» What you are asked to do
Identify the lines that contain the string "with", then copy each of them.

» Exercise input
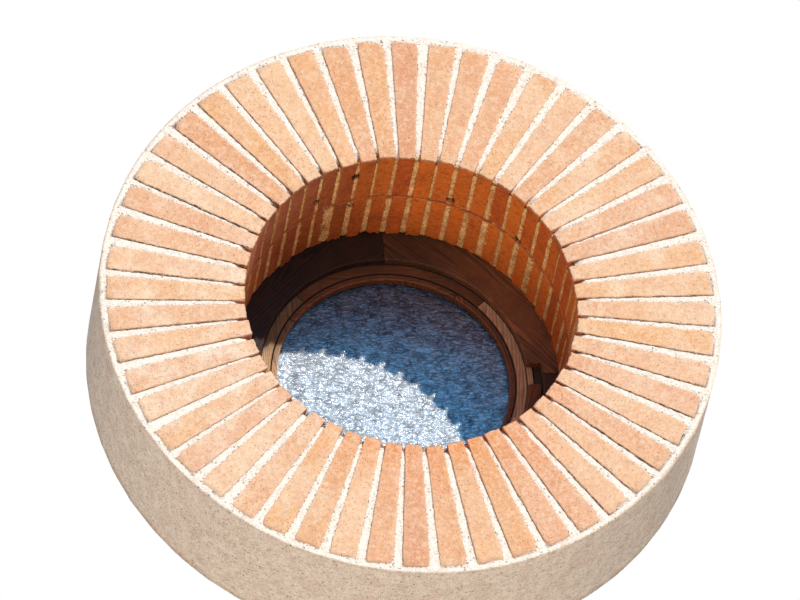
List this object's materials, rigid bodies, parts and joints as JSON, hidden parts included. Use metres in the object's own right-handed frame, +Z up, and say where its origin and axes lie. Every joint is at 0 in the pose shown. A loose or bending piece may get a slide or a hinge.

==

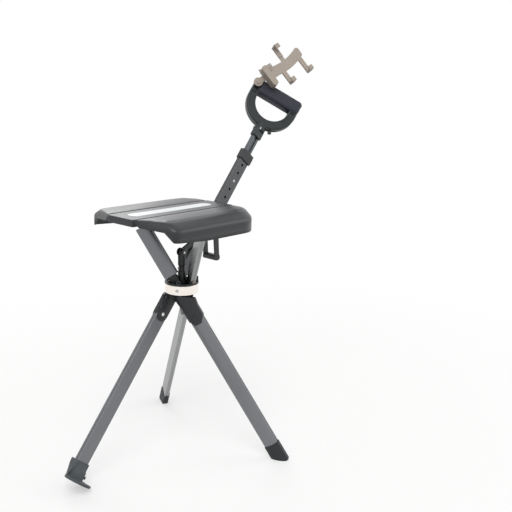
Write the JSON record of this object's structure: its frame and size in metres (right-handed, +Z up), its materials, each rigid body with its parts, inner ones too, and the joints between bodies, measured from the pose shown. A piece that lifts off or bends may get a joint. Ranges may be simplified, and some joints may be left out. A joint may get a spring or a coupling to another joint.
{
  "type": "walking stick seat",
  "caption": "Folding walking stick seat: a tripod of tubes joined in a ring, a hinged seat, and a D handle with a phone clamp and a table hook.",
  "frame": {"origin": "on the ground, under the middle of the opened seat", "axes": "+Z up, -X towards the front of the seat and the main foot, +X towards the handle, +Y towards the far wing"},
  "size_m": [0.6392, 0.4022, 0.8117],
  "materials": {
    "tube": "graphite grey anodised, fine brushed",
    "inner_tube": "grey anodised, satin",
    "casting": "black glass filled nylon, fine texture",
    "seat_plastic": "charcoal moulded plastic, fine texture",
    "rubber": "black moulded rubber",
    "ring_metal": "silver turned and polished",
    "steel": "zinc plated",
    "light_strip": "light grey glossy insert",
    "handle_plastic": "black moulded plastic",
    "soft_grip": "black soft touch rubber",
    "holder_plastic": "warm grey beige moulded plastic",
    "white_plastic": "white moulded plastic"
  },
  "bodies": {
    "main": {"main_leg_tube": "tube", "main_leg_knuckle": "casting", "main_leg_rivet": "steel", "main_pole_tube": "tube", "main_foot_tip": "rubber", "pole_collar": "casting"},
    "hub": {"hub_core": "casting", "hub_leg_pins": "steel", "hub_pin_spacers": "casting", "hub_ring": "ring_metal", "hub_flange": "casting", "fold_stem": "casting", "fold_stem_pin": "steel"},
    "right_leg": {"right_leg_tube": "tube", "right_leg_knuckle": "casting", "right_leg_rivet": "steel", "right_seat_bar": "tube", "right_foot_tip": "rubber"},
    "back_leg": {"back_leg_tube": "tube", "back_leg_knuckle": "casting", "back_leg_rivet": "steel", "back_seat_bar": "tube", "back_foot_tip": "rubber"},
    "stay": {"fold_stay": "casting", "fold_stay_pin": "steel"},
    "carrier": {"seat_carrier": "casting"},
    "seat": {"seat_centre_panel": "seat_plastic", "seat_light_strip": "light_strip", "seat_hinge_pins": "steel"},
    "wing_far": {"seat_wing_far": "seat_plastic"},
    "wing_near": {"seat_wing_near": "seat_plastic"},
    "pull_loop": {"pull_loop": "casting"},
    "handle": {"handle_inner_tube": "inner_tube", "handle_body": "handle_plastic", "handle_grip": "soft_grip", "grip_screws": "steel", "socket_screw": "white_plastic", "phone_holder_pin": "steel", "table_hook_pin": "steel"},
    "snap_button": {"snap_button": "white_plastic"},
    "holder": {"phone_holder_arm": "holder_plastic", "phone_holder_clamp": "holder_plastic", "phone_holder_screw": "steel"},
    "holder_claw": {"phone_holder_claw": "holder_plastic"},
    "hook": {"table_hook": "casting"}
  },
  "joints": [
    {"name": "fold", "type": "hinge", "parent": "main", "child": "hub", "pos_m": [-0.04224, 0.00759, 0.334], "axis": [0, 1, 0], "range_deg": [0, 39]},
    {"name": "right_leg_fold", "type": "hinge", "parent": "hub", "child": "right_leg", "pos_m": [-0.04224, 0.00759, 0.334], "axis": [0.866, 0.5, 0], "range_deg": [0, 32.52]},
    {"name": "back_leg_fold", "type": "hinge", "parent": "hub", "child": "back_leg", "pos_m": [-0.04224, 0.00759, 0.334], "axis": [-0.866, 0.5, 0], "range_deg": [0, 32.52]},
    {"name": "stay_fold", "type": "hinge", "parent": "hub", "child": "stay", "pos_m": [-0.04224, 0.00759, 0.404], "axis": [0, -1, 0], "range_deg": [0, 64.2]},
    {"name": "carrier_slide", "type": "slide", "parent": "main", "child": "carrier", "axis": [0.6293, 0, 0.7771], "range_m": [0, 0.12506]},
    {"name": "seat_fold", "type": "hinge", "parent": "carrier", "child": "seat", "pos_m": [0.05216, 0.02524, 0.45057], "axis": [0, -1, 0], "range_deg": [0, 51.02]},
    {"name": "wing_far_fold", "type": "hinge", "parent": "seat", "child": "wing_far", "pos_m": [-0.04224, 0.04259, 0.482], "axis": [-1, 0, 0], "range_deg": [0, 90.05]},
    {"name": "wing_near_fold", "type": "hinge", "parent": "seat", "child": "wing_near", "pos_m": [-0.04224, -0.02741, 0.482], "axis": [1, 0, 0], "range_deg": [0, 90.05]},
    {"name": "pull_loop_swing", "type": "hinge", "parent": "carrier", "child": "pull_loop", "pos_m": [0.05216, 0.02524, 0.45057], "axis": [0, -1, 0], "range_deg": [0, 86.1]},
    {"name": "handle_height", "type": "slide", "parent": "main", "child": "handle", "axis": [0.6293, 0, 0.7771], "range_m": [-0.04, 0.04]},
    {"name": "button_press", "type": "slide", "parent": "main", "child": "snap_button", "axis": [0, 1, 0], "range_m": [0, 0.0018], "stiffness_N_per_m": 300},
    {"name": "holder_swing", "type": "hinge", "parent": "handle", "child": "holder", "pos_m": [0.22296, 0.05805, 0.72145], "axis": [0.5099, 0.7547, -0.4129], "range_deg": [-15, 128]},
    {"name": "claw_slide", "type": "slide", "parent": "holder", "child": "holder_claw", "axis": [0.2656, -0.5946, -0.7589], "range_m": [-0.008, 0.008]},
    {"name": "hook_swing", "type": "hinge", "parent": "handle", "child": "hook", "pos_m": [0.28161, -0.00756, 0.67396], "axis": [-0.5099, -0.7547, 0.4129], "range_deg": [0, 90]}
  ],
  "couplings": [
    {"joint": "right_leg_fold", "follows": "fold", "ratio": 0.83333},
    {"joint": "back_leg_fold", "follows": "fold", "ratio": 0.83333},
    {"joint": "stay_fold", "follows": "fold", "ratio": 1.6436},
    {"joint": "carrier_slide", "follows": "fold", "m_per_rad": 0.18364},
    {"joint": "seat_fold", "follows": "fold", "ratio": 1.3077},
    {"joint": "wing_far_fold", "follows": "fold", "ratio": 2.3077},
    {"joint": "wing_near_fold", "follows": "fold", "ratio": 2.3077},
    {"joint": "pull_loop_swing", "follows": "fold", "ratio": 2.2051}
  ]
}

» The output
Write the JSON record of this object's structure: its frame and size in metres (right-handed, +Z up), its materials, each rigid body with its parts, inner ones too, and the joints between bodies, measured from the pose shown. A piece that lifts off or bends may get a joint. Ranges may be simplified, and some joints may be left out. A joint may get a spring or a coupling to another joint.
  "caption": "Folding walking stick seat: a tripod of tubes joined in a ring, a hinged seat, and a D handle with a phone clamp and a table hook.",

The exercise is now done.